(EXERCISE PROMPT) Output, word for word, every line from the start of the listing down to and including the line that contains "return join_min(crown, wall, bump_edge_join)"; include nothing else.

(Records with modeling code)
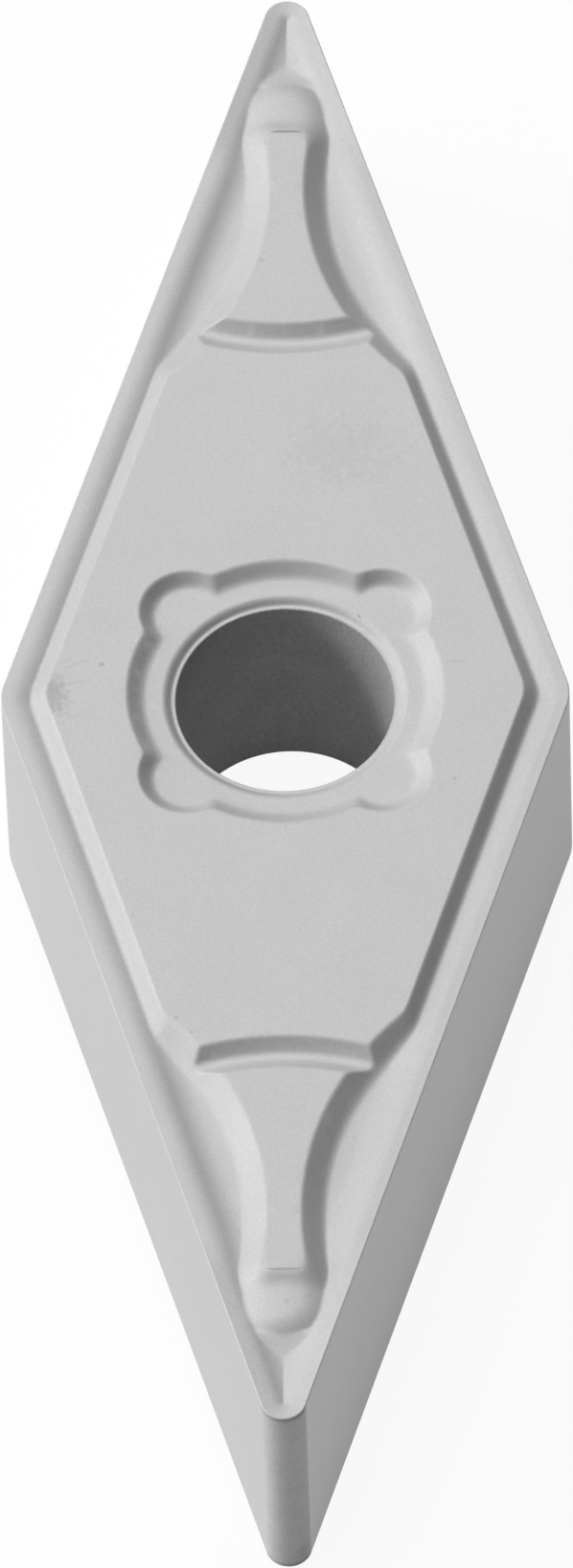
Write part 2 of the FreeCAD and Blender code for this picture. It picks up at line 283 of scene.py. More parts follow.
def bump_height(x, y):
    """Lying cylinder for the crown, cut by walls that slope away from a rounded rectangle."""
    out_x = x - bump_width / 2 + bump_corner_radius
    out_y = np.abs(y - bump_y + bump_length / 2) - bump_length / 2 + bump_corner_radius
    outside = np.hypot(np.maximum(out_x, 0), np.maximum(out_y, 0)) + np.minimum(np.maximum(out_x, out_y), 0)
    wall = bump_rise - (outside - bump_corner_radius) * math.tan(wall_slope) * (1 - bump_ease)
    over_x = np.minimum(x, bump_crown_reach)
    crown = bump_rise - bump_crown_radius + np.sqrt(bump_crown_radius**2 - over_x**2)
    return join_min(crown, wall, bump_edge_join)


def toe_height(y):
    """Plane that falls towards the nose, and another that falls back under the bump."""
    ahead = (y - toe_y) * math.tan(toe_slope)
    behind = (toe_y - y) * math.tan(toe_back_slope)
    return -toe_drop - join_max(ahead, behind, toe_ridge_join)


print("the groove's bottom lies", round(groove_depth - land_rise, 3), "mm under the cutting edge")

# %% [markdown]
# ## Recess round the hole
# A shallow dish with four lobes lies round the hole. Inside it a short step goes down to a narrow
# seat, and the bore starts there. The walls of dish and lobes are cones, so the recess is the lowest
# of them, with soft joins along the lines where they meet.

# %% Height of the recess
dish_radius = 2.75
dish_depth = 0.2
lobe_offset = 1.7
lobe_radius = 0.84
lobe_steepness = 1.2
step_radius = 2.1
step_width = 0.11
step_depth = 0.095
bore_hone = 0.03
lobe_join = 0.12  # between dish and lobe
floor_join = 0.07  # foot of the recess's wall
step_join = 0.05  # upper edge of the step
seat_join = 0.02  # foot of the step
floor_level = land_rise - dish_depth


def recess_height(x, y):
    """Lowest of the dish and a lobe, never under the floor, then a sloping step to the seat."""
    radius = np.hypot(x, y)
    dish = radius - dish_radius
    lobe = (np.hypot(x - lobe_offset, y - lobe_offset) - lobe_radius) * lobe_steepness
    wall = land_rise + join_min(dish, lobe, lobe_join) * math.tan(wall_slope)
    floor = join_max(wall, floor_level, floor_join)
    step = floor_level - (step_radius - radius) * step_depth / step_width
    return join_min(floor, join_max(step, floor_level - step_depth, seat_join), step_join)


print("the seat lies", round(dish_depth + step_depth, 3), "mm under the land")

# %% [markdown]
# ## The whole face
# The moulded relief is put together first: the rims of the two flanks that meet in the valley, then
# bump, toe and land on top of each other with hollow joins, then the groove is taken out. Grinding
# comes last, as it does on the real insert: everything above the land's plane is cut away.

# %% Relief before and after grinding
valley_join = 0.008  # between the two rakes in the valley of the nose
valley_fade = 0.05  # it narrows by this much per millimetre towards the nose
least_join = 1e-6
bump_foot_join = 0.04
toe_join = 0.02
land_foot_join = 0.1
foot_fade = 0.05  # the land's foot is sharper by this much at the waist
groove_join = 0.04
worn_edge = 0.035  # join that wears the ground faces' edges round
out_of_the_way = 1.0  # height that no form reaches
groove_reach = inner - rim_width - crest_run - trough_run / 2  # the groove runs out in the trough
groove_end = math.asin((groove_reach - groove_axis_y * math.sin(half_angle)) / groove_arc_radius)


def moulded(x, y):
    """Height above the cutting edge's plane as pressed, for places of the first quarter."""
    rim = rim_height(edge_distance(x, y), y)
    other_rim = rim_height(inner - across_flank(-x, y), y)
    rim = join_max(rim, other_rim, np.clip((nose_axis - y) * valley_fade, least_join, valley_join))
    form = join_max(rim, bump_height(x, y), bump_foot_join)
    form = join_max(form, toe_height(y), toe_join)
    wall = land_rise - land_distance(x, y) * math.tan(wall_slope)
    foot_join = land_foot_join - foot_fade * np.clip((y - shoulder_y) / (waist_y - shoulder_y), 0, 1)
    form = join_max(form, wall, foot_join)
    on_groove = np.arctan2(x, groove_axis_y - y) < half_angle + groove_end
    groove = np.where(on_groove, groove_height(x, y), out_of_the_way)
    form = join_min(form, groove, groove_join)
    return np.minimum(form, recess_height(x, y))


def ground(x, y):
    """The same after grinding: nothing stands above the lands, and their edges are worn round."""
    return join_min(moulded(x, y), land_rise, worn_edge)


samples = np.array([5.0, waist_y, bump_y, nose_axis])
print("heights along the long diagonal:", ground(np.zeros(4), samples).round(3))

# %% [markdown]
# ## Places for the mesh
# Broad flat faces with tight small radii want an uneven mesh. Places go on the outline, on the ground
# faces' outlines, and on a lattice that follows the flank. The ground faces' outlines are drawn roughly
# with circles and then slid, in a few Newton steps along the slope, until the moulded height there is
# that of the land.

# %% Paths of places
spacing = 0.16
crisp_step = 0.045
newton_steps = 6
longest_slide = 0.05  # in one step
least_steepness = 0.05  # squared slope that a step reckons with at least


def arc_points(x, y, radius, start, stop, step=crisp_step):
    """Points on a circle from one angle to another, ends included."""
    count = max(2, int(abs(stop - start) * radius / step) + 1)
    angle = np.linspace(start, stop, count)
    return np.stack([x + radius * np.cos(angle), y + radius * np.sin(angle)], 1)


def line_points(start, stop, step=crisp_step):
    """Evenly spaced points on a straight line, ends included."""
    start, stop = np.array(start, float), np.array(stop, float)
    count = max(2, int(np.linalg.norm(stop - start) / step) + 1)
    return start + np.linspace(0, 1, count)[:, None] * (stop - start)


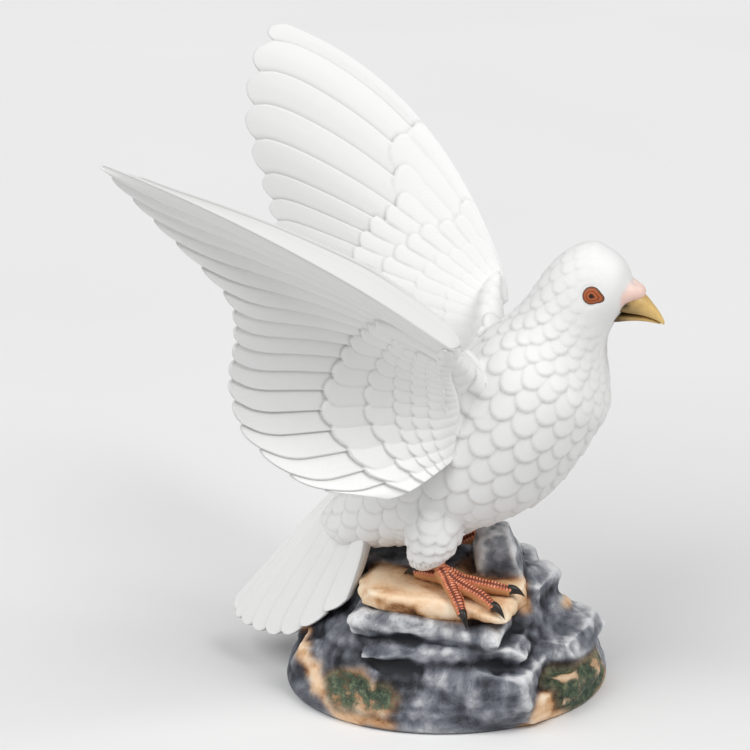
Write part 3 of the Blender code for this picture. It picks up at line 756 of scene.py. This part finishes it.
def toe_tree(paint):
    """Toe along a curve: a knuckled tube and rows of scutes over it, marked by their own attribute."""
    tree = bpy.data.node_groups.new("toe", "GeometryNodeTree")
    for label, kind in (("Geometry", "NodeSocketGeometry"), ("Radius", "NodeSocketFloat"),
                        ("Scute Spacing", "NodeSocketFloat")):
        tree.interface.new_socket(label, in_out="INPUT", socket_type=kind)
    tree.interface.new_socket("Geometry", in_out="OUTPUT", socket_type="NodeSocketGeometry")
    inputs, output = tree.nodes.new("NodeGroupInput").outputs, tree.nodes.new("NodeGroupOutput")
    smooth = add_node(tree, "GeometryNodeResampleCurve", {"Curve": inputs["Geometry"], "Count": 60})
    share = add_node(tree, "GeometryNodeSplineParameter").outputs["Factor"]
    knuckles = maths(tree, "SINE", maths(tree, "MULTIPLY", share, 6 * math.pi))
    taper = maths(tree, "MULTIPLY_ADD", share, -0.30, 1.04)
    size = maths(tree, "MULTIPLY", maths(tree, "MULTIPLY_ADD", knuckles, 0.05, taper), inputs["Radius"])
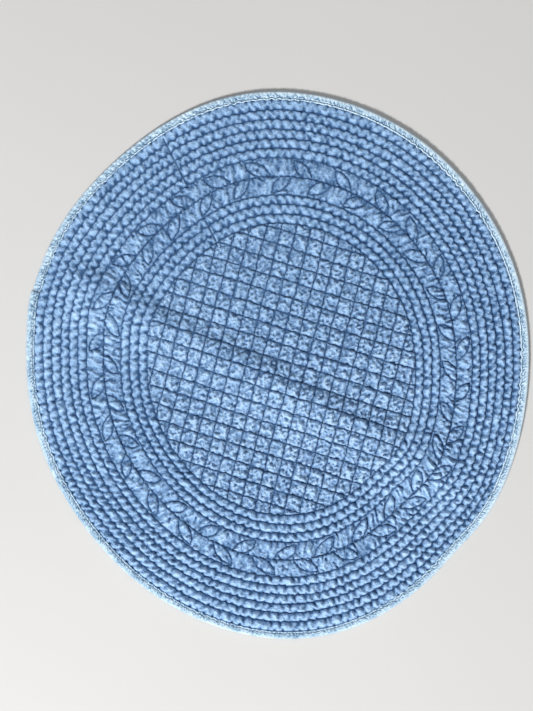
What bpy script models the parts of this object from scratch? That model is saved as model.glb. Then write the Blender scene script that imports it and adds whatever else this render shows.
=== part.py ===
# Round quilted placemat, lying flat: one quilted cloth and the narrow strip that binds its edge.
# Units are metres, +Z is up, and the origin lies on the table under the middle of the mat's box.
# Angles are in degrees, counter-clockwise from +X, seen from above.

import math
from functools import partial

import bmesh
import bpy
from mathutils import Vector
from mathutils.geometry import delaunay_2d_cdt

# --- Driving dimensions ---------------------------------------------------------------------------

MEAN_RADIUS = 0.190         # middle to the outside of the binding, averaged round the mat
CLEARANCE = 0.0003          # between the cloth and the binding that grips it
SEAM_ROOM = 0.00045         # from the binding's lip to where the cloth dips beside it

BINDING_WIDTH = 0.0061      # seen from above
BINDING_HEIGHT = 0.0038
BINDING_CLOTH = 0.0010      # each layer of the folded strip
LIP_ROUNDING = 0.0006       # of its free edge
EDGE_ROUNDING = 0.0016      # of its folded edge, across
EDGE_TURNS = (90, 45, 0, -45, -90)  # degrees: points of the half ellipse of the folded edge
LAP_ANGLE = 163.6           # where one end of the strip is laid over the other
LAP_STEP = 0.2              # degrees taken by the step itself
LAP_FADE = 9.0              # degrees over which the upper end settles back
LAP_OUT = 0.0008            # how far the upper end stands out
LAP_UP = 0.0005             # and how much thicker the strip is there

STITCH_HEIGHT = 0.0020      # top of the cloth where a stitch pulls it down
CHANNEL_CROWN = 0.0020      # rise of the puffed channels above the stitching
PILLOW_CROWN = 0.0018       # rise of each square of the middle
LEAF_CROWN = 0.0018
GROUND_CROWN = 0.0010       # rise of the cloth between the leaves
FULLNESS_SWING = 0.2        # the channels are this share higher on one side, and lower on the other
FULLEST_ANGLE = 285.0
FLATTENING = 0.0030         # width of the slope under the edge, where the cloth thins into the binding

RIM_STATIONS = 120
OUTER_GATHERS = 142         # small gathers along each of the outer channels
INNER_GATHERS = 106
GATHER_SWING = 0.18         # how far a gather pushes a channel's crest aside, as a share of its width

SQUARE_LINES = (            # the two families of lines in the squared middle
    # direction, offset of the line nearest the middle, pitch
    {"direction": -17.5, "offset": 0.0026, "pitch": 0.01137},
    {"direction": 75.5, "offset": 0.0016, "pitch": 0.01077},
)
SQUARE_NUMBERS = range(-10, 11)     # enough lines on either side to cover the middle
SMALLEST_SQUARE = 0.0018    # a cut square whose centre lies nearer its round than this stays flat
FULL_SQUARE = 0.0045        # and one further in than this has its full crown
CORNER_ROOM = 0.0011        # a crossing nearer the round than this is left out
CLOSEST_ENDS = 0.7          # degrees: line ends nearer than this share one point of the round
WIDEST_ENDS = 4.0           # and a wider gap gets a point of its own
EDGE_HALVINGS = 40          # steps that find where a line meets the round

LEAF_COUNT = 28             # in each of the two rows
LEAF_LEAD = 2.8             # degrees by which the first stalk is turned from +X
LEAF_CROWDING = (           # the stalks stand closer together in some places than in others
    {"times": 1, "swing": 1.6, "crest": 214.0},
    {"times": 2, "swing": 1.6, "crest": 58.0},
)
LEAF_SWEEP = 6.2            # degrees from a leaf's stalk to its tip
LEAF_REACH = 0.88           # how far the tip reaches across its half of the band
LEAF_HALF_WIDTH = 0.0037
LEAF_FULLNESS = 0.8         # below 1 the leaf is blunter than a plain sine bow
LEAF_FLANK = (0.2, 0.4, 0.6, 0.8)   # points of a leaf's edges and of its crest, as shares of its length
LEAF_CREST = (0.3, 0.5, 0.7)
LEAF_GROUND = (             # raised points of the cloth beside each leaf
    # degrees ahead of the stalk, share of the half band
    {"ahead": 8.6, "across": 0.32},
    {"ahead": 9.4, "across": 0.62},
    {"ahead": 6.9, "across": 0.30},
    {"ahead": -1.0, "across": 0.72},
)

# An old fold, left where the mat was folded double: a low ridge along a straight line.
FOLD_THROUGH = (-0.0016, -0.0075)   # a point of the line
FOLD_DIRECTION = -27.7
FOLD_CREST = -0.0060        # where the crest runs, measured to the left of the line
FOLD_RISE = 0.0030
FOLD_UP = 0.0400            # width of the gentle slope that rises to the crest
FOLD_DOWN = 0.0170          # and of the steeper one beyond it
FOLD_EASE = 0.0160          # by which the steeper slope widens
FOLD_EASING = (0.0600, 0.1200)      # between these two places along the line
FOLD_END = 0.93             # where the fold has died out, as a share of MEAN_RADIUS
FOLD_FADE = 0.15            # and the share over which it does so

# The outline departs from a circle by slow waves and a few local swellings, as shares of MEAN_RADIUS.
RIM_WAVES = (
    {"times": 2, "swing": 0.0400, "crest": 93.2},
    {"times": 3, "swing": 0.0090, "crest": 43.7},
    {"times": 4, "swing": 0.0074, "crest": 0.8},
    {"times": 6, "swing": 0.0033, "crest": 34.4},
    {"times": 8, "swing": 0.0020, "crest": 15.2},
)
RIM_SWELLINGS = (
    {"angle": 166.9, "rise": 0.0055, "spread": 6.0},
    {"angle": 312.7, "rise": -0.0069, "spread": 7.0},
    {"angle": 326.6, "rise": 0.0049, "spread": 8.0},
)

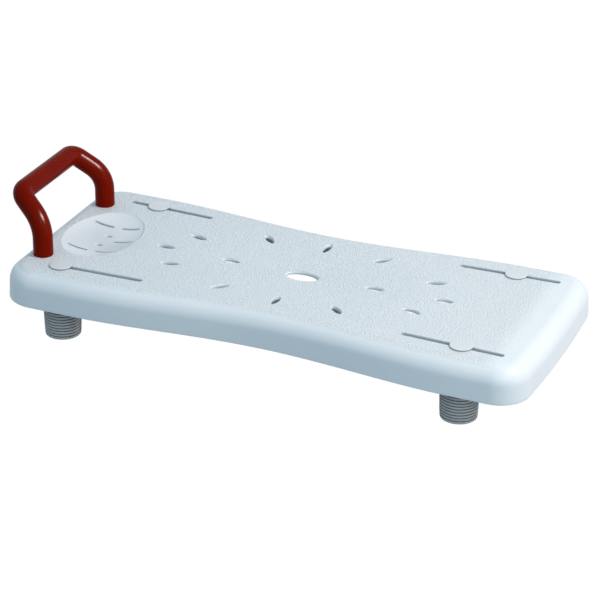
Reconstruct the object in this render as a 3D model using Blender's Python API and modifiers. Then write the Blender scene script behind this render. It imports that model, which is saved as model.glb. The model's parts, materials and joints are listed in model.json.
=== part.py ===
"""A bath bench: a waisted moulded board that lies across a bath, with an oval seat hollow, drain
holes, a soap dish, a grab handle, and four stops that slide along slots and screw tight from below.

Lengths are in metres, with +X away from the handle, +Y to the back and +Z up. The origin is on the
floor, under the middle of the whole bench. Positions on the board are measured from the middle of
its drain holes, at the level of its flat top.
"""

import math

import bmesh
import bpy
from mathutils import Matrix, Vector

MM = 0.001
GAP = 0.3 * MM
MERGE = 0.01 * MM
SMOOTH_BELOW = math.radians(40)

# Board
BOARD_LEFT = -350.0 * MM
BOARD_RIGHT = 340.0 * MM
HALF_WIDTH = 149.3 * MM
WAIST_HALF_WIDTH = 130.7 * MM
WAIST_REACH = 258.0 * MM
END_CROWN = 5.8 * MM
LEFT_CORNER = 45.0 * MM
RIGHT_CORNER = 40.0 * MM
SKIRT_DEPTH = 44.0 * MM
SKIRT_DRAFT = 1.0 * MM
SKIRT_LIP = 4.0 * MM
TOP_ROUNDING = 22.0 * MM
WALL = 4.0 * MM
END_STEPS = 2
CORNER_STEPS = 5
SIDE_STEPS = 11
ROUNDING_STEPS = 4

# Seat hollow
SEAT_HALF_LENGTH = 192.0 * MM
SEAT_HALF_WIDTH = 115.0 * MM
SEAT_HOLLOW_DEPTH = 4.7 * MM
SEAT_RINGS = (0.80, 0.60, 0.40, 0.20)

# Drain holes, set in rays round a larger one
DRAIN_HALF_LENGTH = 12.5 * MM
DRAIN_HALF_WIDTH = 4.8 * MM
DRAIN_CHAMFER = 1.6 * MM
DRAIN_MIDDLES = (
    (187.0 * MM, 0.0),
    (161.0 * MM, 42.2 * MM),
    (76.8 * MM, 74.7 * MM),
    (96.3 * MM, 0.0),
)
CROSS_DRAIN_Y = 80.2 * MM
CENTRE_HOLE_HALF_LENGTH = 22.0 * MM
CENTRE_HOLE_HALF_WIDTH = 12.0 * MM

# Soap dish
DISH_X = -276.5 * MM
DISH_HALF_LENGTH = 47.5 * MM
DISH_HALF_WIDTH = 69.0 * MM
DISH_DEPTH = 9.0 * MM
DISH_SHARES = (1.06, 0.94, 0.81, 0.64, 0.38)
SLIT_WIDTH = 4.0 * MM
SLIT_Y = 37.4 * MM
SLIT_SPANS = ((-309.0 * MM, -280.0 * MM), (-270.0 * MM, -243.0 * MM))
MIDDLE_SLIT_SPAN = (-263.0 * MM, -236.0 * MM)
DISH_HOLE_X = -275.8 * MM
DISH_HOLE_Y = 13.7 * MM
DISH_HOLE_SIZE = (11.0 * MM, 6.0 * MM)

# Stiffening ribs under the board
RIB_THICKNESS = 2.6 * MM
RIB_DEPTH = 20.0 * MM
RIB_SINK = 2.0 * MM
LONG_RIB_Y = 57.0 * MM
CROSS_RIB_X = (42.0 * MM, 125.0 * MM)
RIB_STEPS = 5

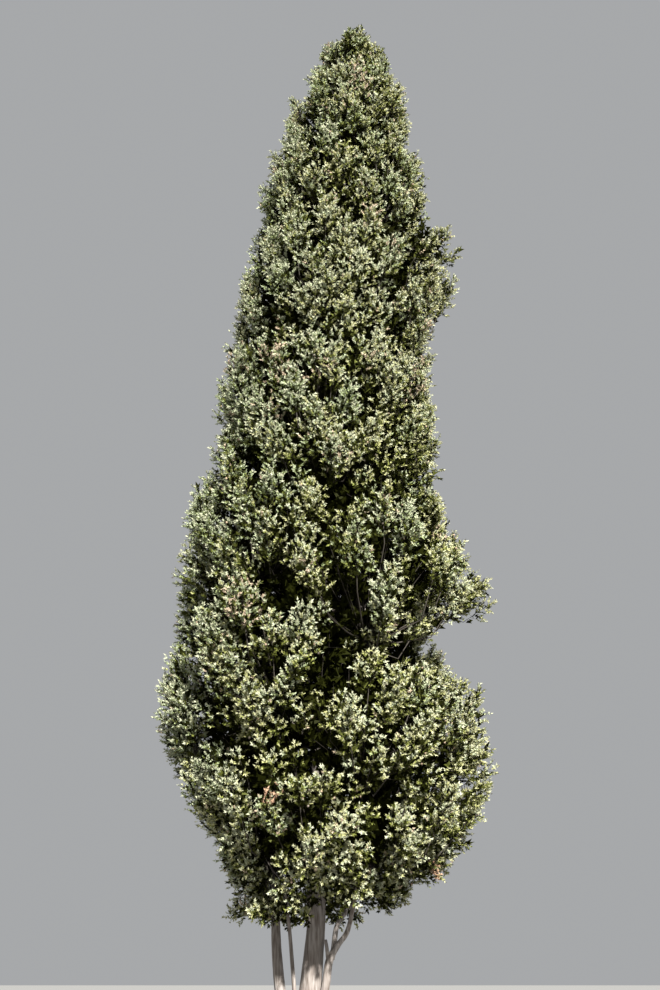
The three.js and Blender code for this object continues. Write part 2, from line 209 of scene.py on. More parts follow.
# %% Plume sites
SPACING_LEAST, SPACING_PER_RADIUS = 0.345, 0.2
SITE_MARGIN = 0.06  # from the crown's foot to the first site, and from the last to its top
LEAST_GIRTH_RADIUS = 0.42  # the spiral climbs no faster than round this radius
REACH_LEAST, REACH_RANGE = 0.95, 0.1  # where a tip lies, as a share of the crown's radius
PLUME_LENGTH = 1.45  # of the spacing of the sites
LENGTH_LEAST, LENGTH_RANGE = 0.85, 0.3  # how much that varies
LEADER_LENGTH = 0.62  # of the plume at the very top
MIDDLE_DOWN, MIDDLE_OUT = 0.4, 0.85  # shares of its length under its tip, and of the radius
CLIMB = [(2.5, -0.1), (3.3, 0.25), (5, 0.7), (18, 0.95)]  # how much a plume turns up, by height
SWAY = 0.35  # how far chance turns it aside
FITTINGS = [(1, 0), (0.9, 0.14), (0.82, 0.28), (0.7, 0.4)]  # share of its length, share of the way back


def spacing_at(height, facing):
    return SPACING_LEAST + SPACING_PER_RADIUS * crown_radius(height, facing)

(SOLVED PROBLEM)
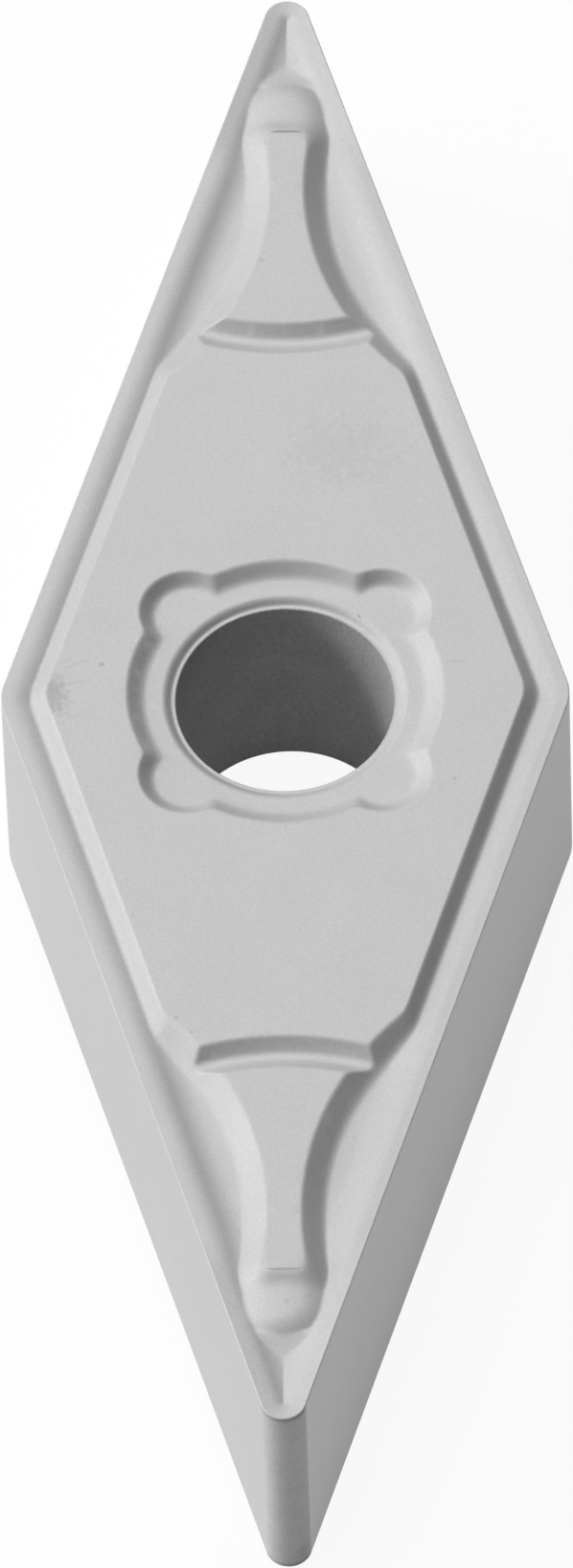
Write part 2 of the FreeCAD and Blender code for this picture. It picks up at line 283 of scene.py. More parts follow.
def bump_height(x, y):
    """Lying cylinder for the crown, cut by walls that slope away from a rounded rectangle."""
    out_x = x - bump_width / 2 + bump_corner_radius
    out_y = np.abs(y - bump_y + bump_length / 2) - bump_length / 2 + bump_corner_radius
    outside = np.hypot(np.maximum(out_x, 0), np.maximum(out_y, 0)) + np.minimum(np.maximum(out_x, out_y), 0)
    wall = bump_rise - (outside - bump_corner_radius) * math.tan(wall_slope) * (1 - bump_ease)
    over_x = np.minimum(x, bump_crown_reach)
    crown = bump_rise - bump_crown_radius + np.sqrt(bump_crown_radius**2 - over_x**2)
    return join_min(crown, wall, bump_edge_join)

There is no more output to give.